Find the string "picture" in the entries and copy each line that has it.

--- START Extracted information ---

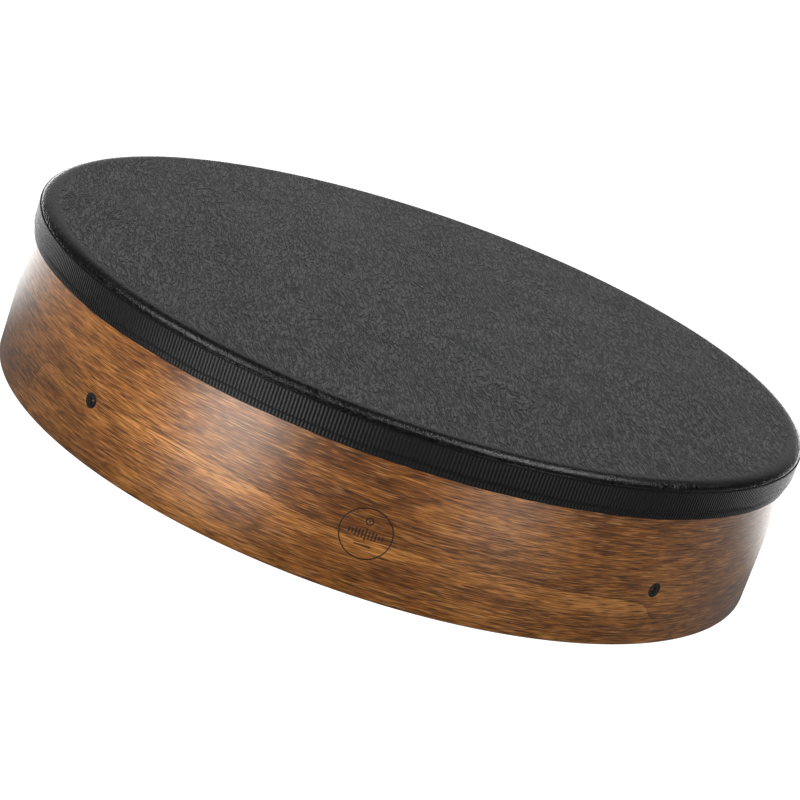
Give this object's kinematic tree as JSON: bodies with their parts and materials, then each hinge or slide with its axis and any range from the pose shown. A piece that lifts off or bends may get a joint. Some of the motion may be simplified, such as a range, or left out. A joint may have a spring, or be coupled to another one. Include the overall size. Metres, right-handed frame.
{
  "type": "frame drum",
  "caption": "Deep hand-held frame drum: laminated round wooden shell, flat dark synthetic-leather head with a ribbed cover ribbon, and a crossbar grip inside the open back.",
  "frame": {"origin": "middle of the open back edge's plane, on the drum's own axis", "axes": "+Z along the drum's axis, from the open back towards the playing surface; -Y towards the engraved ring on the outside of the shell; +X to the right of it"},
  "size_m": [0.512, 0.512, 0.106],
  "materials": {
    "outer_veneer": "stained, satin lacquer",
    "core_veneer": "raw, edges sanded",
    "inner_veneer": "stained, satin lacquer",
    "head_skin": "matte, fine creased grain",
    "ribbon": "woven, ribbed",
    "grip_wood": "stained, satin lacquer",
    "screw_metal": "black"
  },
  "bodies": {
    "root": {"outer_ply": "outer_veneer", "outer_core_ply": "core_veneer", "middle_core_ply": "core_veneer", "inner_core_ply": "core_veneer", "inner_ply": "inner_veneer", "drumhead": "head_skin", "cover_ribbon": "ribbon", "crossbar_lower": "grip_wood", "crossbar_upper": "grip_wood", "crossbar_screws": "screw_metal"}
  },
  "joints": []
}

--- END Extracted information ---
--- START Extracted information ---

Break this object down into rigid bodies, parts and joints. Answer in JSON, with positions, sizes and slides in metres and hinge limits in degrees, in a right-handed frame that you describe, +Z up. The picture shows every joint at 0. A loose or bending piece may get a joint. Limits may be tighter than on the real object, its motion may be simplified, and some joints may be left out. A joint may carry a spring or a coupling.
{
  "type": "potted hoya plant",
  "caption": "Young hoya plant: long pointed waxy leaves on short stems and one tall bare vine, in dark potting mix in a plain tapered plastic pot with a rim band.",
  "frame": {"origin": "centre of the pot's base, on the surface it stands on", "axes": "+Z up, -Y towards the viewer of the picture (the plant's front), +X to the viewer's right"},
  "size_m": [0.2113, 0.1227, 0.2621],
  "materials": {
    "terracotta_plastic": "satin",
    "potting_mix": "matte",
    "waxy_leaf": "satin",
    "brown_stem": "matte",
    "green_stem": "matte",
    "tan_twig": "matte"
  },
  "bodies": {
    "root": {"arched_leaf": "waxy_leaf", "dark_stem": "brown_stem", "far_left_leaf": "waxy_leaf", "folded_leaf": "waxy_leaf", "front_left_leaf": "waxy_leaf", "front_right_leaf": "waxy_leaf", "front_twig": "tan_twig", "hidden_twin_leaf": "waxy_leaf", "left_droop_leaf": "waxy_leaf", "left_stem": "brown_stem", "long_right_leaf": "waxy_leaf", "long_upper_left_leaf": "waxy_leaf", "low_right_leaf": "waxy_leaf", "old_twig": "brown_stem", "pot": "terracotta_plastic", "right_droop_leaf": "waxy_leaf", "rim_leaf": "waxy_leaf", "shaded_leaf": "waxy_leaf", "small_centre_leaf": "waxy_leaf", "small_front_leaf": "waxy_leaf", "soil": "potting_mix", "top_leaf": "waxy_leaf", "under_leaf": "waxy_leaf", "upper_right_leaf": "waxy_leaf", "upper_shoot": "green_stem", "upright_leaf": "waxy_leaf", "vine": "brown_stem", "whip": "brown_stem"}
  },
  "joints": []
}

--- END Extracted information ---
--- START Extracted information ---

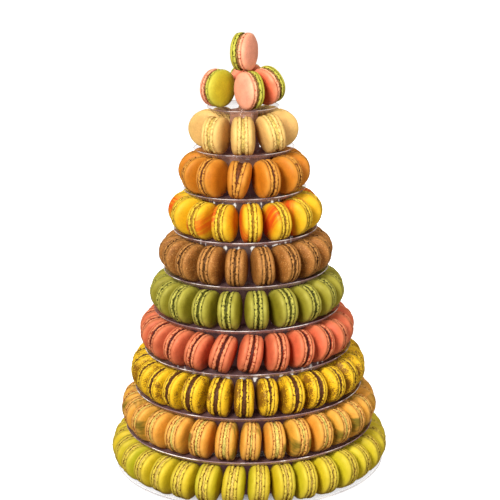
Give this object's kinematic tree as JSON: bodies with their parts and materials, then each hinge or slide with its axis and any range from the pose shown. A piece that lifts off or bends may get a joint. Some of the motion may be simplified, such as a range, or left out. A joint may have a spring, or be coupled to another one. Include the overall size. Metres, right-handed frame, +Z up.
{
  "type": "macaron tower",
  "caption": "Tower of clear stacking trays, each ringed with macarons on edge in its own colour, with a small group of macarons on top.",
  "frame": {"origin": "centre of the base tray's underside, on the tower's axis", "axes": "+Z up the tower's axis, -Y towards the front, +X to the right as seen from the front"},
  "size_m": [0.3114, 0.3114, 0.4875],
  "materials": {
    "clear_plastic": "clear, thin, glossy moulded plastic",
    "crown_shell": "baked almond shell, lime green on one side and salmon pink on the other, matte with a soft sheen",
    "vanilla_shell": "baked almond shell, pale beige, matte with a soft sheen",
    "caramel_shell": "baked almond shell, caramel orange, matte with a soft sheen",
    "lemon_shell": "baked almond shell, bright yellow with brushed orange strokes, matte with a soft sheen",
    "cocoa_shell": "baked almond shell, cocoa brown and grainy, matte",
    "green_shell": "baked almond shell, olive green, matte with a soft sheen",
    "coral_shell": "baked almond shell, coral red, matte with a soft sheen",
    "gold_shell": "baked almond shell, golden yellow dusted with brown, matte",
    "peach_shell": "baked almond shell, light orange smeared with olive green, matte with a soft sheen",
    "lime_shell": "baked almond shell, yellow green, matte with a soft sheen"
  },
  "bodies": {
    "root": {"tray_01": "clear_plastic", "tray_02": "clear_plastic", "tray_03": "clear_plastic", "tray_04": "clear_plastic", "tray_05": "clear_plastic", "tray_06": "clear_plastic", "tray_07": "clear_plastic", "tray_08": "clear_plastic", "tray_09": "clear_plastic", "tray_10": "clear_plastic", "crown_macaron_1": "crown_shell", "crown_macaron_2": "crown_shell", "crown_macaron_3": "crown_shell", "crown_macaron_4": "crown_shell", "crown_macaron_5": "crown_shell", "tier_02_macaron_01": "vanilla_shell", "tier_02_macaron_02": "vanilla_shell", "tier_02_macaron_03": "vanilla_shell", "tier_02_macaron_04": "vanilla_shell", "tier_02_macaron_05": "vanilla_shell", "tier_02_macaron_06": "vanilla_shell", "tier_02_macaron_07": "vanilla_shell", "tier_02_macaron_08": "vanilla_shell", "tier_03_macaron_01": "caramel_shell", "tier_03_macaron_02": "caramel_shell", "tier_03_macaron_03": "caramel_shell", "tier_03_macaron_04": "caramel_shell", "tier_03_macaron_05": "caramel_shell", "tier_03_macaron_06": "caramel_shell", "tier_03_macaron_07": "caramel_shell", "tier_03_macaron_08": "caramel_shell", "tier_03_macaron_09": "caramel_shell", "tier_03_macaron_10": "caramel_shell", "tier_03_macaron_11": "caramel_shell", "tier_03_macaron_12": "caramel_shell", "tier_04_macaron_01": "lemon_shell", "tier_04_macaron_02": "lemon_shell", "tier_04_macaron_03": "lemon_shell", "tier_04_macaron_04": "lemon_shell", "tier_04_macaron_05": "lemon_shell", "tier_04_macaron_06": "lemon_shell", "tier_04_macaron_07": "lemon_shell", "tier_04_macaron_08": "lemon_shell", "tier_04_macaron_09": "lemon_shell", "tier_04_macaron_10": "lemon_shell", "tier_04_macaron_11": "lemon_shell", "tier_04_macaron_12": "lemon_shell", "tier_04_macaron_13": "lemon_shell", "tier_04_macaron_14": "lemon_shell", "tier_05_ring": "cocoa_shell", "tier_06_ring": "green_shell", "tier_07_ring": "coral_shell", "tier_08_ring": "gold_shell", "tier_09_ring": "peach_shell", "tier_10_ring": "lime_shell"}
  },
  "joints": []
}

--- END Extracted information ---

--- Reply to the exercise ---
Break this object down into rigid bodies, parts and joints. Answer in JSON, with positions, sizes and slides in metres and hinge limits in degrees, in a right-handed frame that you describe, +Z up. The picture shows every joint at 0. A loose or bending piece may get a joint. Limits may be tighter than on the real object, its motion may be simplified, and some joints may be left out. A joint may carry a spring or a coupling.
  "frame": {"origin": "centre of the pot's base, on the surface it stands on", "axes": "+Z up, -Y towards the viewer of the picture (the plant's front), +X to the viewer's right"},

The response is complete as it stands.